A few weeks ago my Norwegian class had a potluck and watched two episodes of the popular and hilarious Norwegian reality show Alt for Norge. There was both non-Norwegian and Norwegian fare to eat (I had my first fiskeboller) but everything was delicious. It seemed like a great excuse to try out another Norwegian recipe, and since we’ve entered apple season I picked the Norwegian eplepai. It means apple pie, but it’s more of a cake, really. Whatever you call it, I was really happy with how it turned out!

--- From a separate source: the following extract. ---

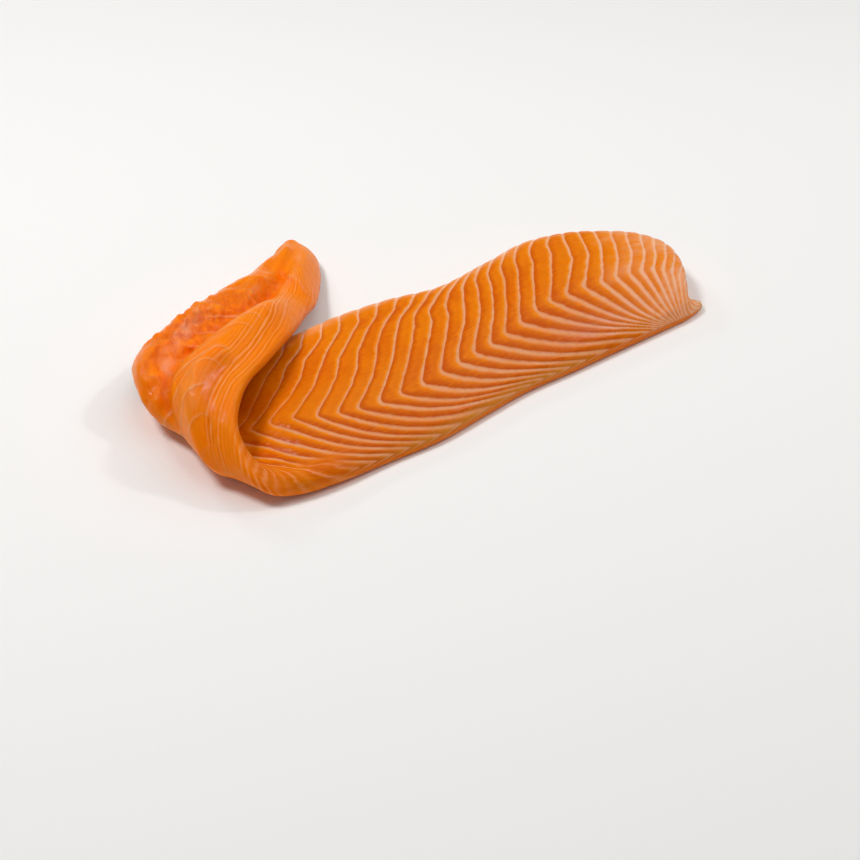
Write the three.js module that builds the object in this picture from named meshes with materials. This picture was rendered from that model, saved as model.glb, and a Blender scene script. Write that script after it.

Since I was bringing one to class, I decided to bake two (so that my roommates and I had some at home as well!). This was a ridiculously simply recipe – the instructions after the ingredients list fit in a five-line paragraph. You dice up your apples, chop some almonds, mix everything up in a bowl and then bake. There are also instructions to make a whipped topping/side, but as I was short on time I opted to serve it with vanilla ice cream instead. My friend Melodie helped crush the almonds while I chopped up the apples.


(photo by Sarah Jurado)

Next I mixed all the ingredients, spooned them out into the greased pie pans, and then they baked! Like I said, it was a really simple recipe and it made a great last-minute dessert.

The pie was a hit at the potluck and at home, where we ate it still warm from the oven with ice cream!